WORK TO DO:
Lines containing the string "code" are to be counted; report the number and nothing more.

--- START ---

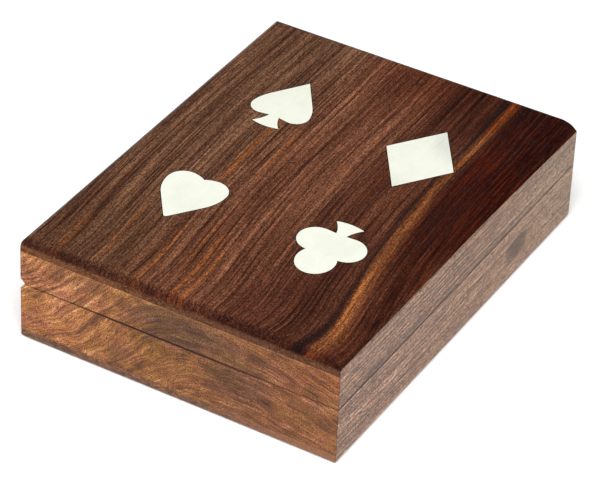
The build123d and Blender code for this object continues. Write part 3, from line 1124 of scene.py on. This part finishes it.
# %% Brass
def make_brass(name, light, dark):
    finish = Finish(name)
    (x, y, z), _ = find_place(finish)
    place = as_vector(finish, x, y, z)
    brushing = cloud(finish, place, (6, 0.3, 0.3), 3.0, 3.0, 0.7)
    tarnish = cloud(finish, place, (2.5, 2.5, 2.5), 9.0, 4.0, 0.6)
    tarnish = between(finish, tarnish, 0.45, 0.68)
    shade = tint(finish, tarnish, light, dark)
    roughness = finish.sum(0.24, finish.product(brushing, 0.18))
    roughness = finish.sum(roughness, finish.product(tarnish, 0.18))
    finish.shader.inputs["Metallic"].default_value = 1.0
    return finish.dress(shade, roughness, brushing, strength=0.35, depth_mm=0.03)


hinge_brass = make_brass("hinge_brass", colour(0.80, 0.58, 0.26), colour(0.42, 0.26, 0.10))
screw_brass = make_brass("screw_brass", colour(0.86, 0.66, 0.34), colour(0.36, 0.22, 0.09))
count_nodes(hinge_brass)

# %% [markdown]
# ## Putting the finishes on
# Each piece of the frame has one material slot, and a new finish goes straight into it. The names
# of the pieces tell which finish they take.

# %% Finishes onto pieces
WOODS = {
    "top_board": top_wood,
    "bottom_board": bottom_wood,
    "divider": divider_wood,
    "front_wall": long_wall_wood,
    "back_wall": long_wall_wood,
    "left_wall": end_wall_wood,
    "right_wall": end_wall_wood,
}


def finish_for(name):
    if "inlay" in name:
        return suit_metal
    if "screw" in name:
        return screw_brass
    if "hinge" in name:
        return hinge_brass
    for ending, wood in WOODS.items():
        if name.endswith(ending):
            return wood
    return None


finished = 0
for name, piece in nodes.items():
    material = finish_for(name)
    if material is not None:
        piece.data.materials.clear()
        piece.data.materials.append(material)
        finished += 1
print("finished pieces:", finished)

# %% [markdown]
# ## The felt
# Each compartment has a thin felt lining on its floor, so that the cards lie soft and don't
# rattle. Felt is a sheet of matted wool: it has a cut edge that rounds over, a surface that isn't
# quite flat, and no weave. The frame holds a plain slab for it. We cut our own sheet to the same
# outline, as a fine grid whose points we lower at the edges and lift a little here and there.

# %% The felt's points
FELT_STEP = 0.0011
FELT_CORNER = 0.001
FELT_EDGE = 0.0007
FELT_EDGE_DROP = 0.35
FELT_LIFT = 0.00012
WAVES_PER_METRE = 90
LUMPS_PER_METRE = 400


def round_corner(x, y, half):
    # Pulls a point in the very corner in to the corner's rounding
    past_x = abs(x) - half.x + FELT_CORNER
    past_y = abs(y) - half.y + FELT_CORNER
    reach = math.hypot(past_x, past_y)
    if min(past_x, past_y) > 0 and reach > FELT_CORNER:
        x = math.copysign(half.x - FELT_CORNER + past_x * FELT_CORNER / reach, x)
        y = math.copysign(half.y - FELT_CORNER + past_y * FELT_CORNER / reach, y)
    return x, y


def felt_height(point, middle, size):
    # The cut edge rounds over, and the surface rises and falls a little
    inset = min(size.x / 2 - abs(point.x), size.y / 2 - abs(point.y))
    round_over = max(1 - inset / FELT_EDGE, 0) ** 2 * FELT_EDGE_DROP
    spot = middle + point
    lift = noise.noise(spot * WAVES_PER_METRE) + 0.5 * noise.noise(spot * LUMPS_PER_METRE)
    return size.z * (1 - round_over) - FELT_LIFT * (1 - lift) / 2


print("felt grid step in mm:", FELT_STEP * 1000)

# %% [markdown]
# The sheet is laid out row by row, and each four neighbouring points make a face. Then its edge
# is followed all round, a wall goes down from it to the board, and one face closes the underside.
# So the felt is a closed body like the slab that it stands for.

# %% Cut the felt
FELT_REST = 0.00003


def close_underneath(felt, grid, bottom):
    rim = [*grid[0], *[line[-1] for line in grid[1:]], *reversed(grid[-1][:-1])]
    rim += [line[0] for line in reversed(grid[1:-1])]
    foot = [felt.verts.new((point.co.x, point.co.y, bottom)) for point in rim]
    for place in range(len(rim)):
        after = (place + 1) % len(rim)
        felt.faces.new((rim[after], rim[place], foot[place], foot[after]))
    felt.faces.new(list(reversed(foot)))


def cut_felt(name, node):
    low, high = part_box(node)
    size = high - low
    middle = (low + high) / 2
    columns = round(size.x / FELT_STEP)
    rows = round(size.y / FELT_STEP)
    felt = bmesh.new()
    grid = []
    for row in range(rows + 1):
        line = []
        for column in range(columns + 1):
            x = (column / columns - 0.5) * size.x
            y = (row / rows - 0.5) * size.y
            point = Vector((*round_corner(x, y, size / 2), 0))
            point.z = felt_height(point, middle, size) - size.z / 2
            line.append(felt.verts.new(middle + point))
        grid.append(line)
    for near, far in zip(grid, grid[1:]):
        for a, b, c, d in zip(near, near[1:], far[1:], far):
            felt.faces.new((a, b, c, d))
    close_underneath(felt, grid, low.z + FELT_REST)
    bmesh.ops.recalc_face_normals(felt, faces=felt.faces)
    return place_mesh(name, felt)


felt_sheets = {}
for side in ("left", "right"):
    felt_sheets[side] = cut_felt(f"{side}_felt", f"{side}_felt_pad")
    print(side, "felt points:", len(felt_sheets[side].data.vertices))

# %% [markdown]
# Felt scatters light softly and has a faint bloom along its edges, which the shader calls sheen.
# Its colour is mottled by the single fibres, lighter and darker, which we make from two clouds of
# different sizes and a fine bump.

# %% Felt finish
FELT_TONES = [
    (0.30, 0.046, 0.004, 0.006),
    (0.50, 0.100, 0.009, 0.012),
    (0.70, 0.178, 0.022, 0.025),
]


def make_felt():
    finish = Finish("red_felt")
    (x, y, z), _ = find_place(finish)
    place = as_vector(finish, x, y, z)
    fuzz = cloud(finish, place, (0.35, 0.35, 0.35), 2.0, 4.0, 0.75, 0.8)
    mottle = cloud(finish, place, (5, 5, 5), 6.0, 3.0, 0.6)
    tone = finish.sum(finish.product(fuzz, 0.7), finish.product(mottle, 0.3))
    finish.shader.inputs["Sheen Weight"].default_value = 0.15
    finish.shader.inputs["Sheen Roughness"].default_value = 0.4
    finish.shader.inputs["Sheen Tint"].default_value = colour(0.9, 0.4, 0.4)
    roughness = finish.sum(0.82, finish.product(fuzz, 0.15))
    shade = tones(finish, tone, FELT_TONES)
    return finish.dress(shade, roughness, fuzz, strength=0.9, depth_mm=0.15)


felt_finish = make_felt()
for side, sheet in felt_sheets.items():
    sheet.data.materials.append(felt_finish)
    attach(sheet, "base")
    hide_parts(f"{side}_felt_pad")
print("felt sheets laid:", len(felt_sheets))

# %% [markdown]
# ## Paper white
# The paper is plain white with the faintest tooth. It is lit so that it comes out just white.

# %% Paper finish
PAPER_TONES = [(0.3, 0.90, 0.90, 0.90), (0.7, 0.93, 0.93, 0.93)]


def make_paper():
    finish = Finish("white_paper")
    (x, y, z), _ = find_place(finish)
    tooth = cloud(finish, as_vector(finish, x, y, z), (1.5, 1.5, 1.5), 1.0, 3.0)
    finish.feed(finish.shader.inputs["Base Color"], tones(finish, tooth, PAPER_TONES))
    finish.shader.inputs["Roughness"].default_value = 0.9
    finish.shader.inputs["Specular IOR Level"].default_value = 0.2
    return finish.material


paper.data.materials.append(make_paper())
count_nodes(paper.data.materials[0])
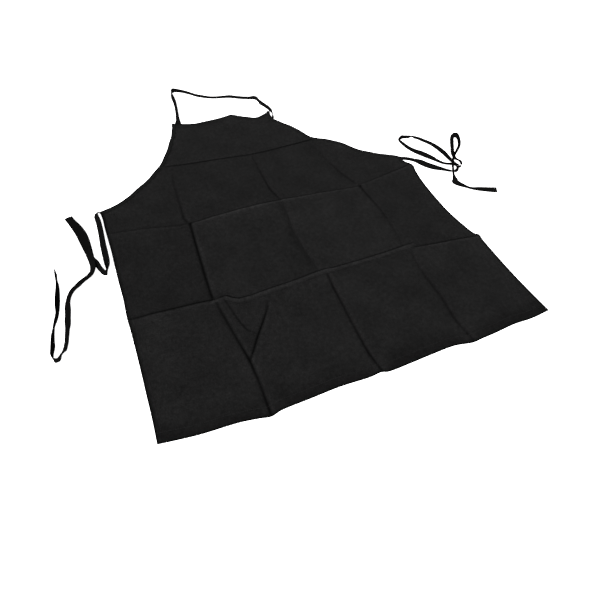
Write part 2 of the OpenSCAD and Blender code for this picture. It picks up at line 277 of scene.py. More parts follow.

--- END ---

TASK ANSWER:
2